Make a short stack of cut leaves and then do a rough chop. Some folks like to roll the leaves and do a chiffonade but I like my food more rustic, plus this is easier for everyone.
I use the OXO brand salad spinner, this model is a few years old but still works like a champ. I take the basket piece to hold my cut collards.
Once all the collards are destemmed and chopped I rinse them off in the sink, shake the basket a bit, then rinse again. If your collards are a little wilted, you just need to soak them in cold water for a bit. This works with a variety of veggies! Once you are happy the greens are sufficiently rinsed, pop them into the spinner and blast away. I again do it twice just to get out as much water as possible.

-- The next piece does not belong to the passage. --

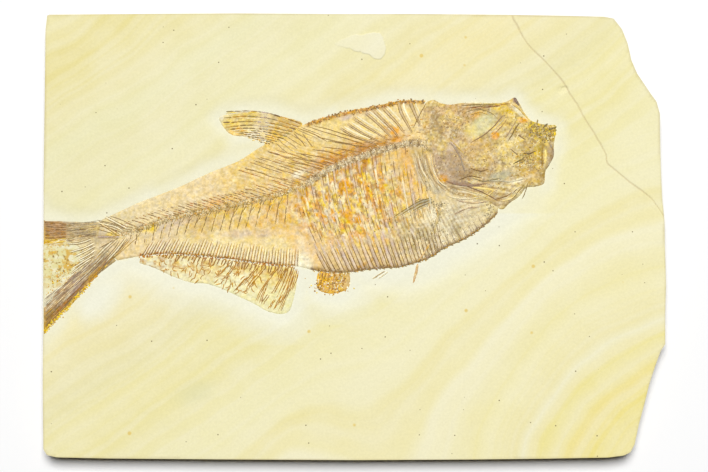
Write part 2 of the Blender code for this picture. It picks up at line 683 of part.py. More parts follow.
def build_trunk(part, helpers, bone):
    """Builds the flank with the backbone, ribs and spines that stand out of it."""
    bones = helper_collection("trunk_bones")
    backbone = smooth_path(mm(BACKBONE), 4)
    back = smooth_path(mm(BACK), 3)
    belly = smooth_path(mm(BELLY), 3)
    outline = back + mm(TAIL_ROOT)[1:-1] + belly
    trunk = plate("trunk", outline, FILM_BOTTOM, FILM_TOP, part)
    size = (BACKBONE_HALF_WIDTH, BACKBONE_HEIGHT)
    beads(backbone, VERTEBRA_COUNT, *size, BACKBONE_WAIST, bones)
    add_ribs(backbone, belly, bones)
    add_neural_spines(backbone, back, bones)
    add_haemal_spines(backbone, bones)
    add_fin_supports(belly, bones)
    add_tail_plates(bones)
    add_scutes(back, belly, bones)
    size = (BREAST_SPINE_SIZE, BREAST_SPINE_SIZE)
    ridge(mm(BREAST_SPINE), *size, bones, BREAST_SPINE_TAPER)
    combine(trunk, "UNION", collection=bones)
    for neighbour in (SKULL, PECTORAL_FIN):
        clearance = plate(
            "clearance", grown(mm(neighbour), NEIGHBOUR_GAP),
            FILM_BOTTOM - TROUGH_DEPTH, FILM_TOP + CLEARANCE_HEIGHT, helpers,
        )
        combine(trunk, "DIFFERENCE", other=clearance)
    trunk.data.materials.append(bone)
    hide_helpers(bones)


def build_skull(part, helpers, bone):
    """Builds the head: gill cover, cheek, roof, jaws and the hollow of the eye."""
    bones = helper_collection("skull_bones")
    skull = plate("skull", mm(SKULL), FILM_BOTTOM, FILM_TOP, part)
    for centre, radii, degrees in SKULL_BOSSES:
        dome(centre, radii, degrees, bones)
    for path, half_width, height in SKULL_BARS:
        smooth = smooth_path(mm(path), 2)
        ridge(smooth, half_width * MM, height * MM, bones, SKULL_BAR_TAPER)
    eye = dome(*EYE_PIT, helpers)
    for vertex in eye.data.vertices:
        vertex.co.z += KEEL_DEPTH - EYE_PIT_DEPTH
    combine(skull, "UNION", collection=bones)
    combine(skull, "DIFFERENCE", other=eye)
    skull.data.materials.append(bone)
    hide_helpers(bones)


def build_fin(name, outline, rays, part, bone):
    """Builds a fin: a thin web with its rays standing out of it."""
    bones = helper_collection(name + "_rays")
    fin = plate(name, outline, FILM_BOTTOM, FILM_TOP, part)
    for path in rays:
        ridge(path, RAY_HALF_WIDTH, RAY_HEIGHT, bones, RAY_TAPER)
    combine(fin, "UNION", collection=bones)
    fin.data.materials.append(bone)
    hide_helpers(bones)


def fan(count, first, last, bend):
    """Spreads rays evenly from the first one's root and tip to the last one's."""
    first, last = mm(first), mm(last)
    rays = []
    for i in range(count):
        share = i / (count - 1)
        root, tip = (first[end].lerp(last[end], share) for end in (0, 1))
        ray = [root, tip]
        if bend:
            place, *bulges = bend
            bulge = mm(bulges)[0].lerp(mm(bulges)[1], share)
            ray.insert(1, root.lerp(tip, place) + bulge)
        rays.append(ray)
    return rays


def anal_rays(base, margin):
    """Hangs slanting rays from the base of the anal fin, long in front, short behind."""
    rays = []
    lowest, spread, highest = ANAL_RAY_MARGIN
    for i in range(ANAL_RAY_COUNT):
        share = (i + ANAL_RAY_OFFSET) / ANAL_RAY_COUNT
        root, _ = along(base, share * ANAL_RAY_BASE)
        tip, _ = along(margin, min(lowest + share * spread, highest))
        root = root - Vector((0.0, ANAL_RAY_GAP))
        rays.append([root, root.lerp(tip, ANAL_RAY_REACHES[i % len(ANAL_RAY_REACHES)])])
    return rays


def build_fins(part, bone):
    """Builds the five fins, each beside the body with a hair of stone between."""
    build_fin("dorsal_fin", mm(DORSAL_FIN), fan(*DORSAL_RAYS), part, bone)
    rear, front = ANAL_FIN_SPAN
    belly = [p for p in smooth_path(mm(BELLY), 3) if rear < p.x < front]
    base = offset_path(belly[::-1], NEIGHBOUR_GAP)
    margin = smooth_path(mm(ANAL_FIN_MARGIN), 2)
    build_fin("anal_fin", base[::-1] + margin, anal_rays(base, margin), part, bone)
    tail_rays = fan(*UPPER_TAIL_RAYS) + fan(*LOWER_TAIL_RAYS)
    build_fin("tail_fin", mm(TAIL_FIN), tail_rays, part, bone)
    build_fin("pelvic_fin", mm(PELVIC_FIN), fan(*PELVIC_RAYS), part, bone)
    pectoral_rays = [mm(path) for path in PECTORAL_RAYS]
    build_fin("pectoral_fin", mm(PECTORAL_FIN), pectoral_rays, part, bone)


def main():
    """Clears the scene and builds the fossil."""
    for leftover in list(bpy.data.objects):
        bpy.data.objects.remove(leftover)
    part = helper_collection("fossil_fish")
    helpers = helper_collection("cutters")
    stone = material("pale_limestone", *LIMESTONE)
    bone = material("fossil_bone", *BONE)
    film = material("stained_flank", *FILM)
    build_slab(part, helpers, stone)
    build_trunk(part, helpers, film)
    build_skull(part, helpers, bone)
    build_fins(part, bone)
    make_joints()
    hide_helpers(helpers)


main()
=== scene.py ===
"""Visual model of a fossil herring-like fish in a split slab of pale laminated limestone.

The slab lies on a pale board with its fossil face up, and the camera looks straight down.
Plan places are millimetres about the middle of the slab, and become metres when a mesh is
made. Small marks are written in pixels of the photograph's frame, and from_photo() turns
them to millimetres.
"""

import logging
import math
from dataclasses import dataclass, field
from enum import Enum

import bpy
import numpy as np
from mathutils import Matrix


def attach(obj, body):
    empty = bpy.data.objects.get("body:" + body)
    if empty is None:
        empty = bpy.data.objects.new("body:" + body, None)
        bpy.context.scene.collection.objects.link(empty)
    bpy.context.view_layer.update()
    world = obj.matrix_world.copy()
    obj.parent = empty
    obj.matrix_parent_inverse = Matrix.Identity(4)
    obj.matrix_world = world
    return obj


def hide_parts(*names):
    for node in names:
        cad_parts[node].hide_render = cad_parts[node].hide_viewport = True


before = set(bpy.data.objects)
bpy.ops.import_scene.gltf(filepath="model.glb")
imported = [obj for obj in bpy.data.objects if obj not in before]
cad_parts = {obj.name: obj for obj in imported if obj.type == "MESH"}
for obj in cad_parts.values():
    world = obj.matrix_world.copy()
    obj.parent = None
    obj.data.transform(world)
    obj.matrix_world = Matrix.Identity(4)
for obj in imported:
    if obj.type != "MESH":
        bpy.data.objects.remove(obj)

logging.basicConfig(level=logging.INFO, format="%(relativeCreated)d %(message)s")
LOG = logging.getLogger("fossil")

MM = 0.001
PIXEL = 0.47
PHOTO_CENTRE = (354.4, 236.75)
FAR = 99.0
# The colours are those of a bright photograph; the surfaces reflect this share of them.
ALBEDO = 0.86

# Levels and sizes, in millimetres.
FACE = 12.0
HOLLOW_DEPTH = 0.45
FLANK_FILM = 0.35
SKULL_FILM = 0.55
FIN_FILM = 0.16
LEFT_LIMIT = -146.1

# Counts of the skeleton, as in the solids.
VERTEBRA_COUNT = 38
RIB_COUNT = 17
HAEMAL_COUNT = 18
ANAL_SUPPORT_COUNT = 36
DORSAL_SUPPORT_COUNT = 8
CHEST_SCUTE_COUNT = 16
RIBBED_SHARE = RIB_COUNT / VERTEBRA_COUNT

# Outlines in millimetres, as in the solids: the slab's edge, broken side first.
SLAB_EDGE = [
    (121.8, 102.6), (125.8, 97.5), (128.4, 91.0), (130.2, 83.0), (132.9, 76.7),
    (136.4, 71.5), (139.4, 67.0), (142.0, 63.5), (143.6, 57.7), (143.7, 47.5),
    (144.0, 33.5), (144.6, 19.2), (145.8, 7.0), (146.0, -6.0), (146.5, -22.0),
    (146.1, -35.5), (146.1, -50.5), (144.0, -53.7), (141.5, -60.5), (138.7, -69.0),
    (136.6, -77.5), (133.8, -88.0), (131.7, -97.8), (129.7, -101.4), (126.5, -102.9),
    (119.0, -103.8), (90.0, -104.3), (55.5, -104.7), (1.0, -105.0), (-55.5, -104.7),
    (-117.0, -104.2), (-140.0, -103.7), (-144.6, -102.6), (-146.2, -100.0),
    (-146.5, -70.0), (-146.4, -29.5), (-146.2, 8.0), (-145.9, 41.0), (-145.5, 69.0),
    (-145.2, 97.0), (-144.4, 104.4), (-105.5, 104.7), (-55.5, 105.0), (-11.5, 104.7),
    (31.0, 104.7), (74.0, 104.3), (96.5, 103.9), (117.5, 103.4),
]
CRACK = [
    (72.5, 108.0), (75.0, 102.0), (81.5, 90.5), (89.5, 82.5), (98.0, 73.0),
    (101.0, 67.5), (104.5, 62.5), (108.0, 56.0), (114.0, 46.5), (118.0, 39.0),
    (119.0, 34.5), (123.0, 31.0), (129.0, 26.0), (139.0, 18.5), (142.5, 14.0),
    (148.5, 5.0),
]
FLAKE = [
    (-10.0, 90.5), (-1.0, 88.0), (4.5, 86.0), (9.0, 84.0), (13.5, 84.0),
    (14.6, 88.0), (14.0, 92.5), (11.5, 96.0), (3.5, 95.5), (-4.0, 93.5),
]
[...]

Now we need to get the fat we are cooking these in, BACON! Get out 3 or 4 slices of bacon (smoked thick slice is best) and chop into small pieces. Get out the pan you are using to cook your greens in, I usually pick a tall enough pan to hold all the greens and one that has a lid. Over medium low heat get the bacon cooking, we need to render out the fat to cook the greens in. A vegetarian variation would be to use olive oil or your favorite cooking oil.
Once your bacon is good and cooked add your greens, reducing the heat to low. Give them a good stir trying to coat all the greens with fat. Cover and let the heat and steam do work. No salt at this time as the greens are reducing and a little salt could turn into a lot of salt. Plus the bacon has a natural salty flavor it is imparting to the greens.
Turn occasionally to avoid any burning, plus getting the hot fat on all the leaves will aid the wilting process. After a couple of minutes add a splash or two of a light vinegar, I use rice vinegar.
After 30 minutes you should see something like this:
Taste and season with salt and pepper, more vinegar or a shot of hot sauce.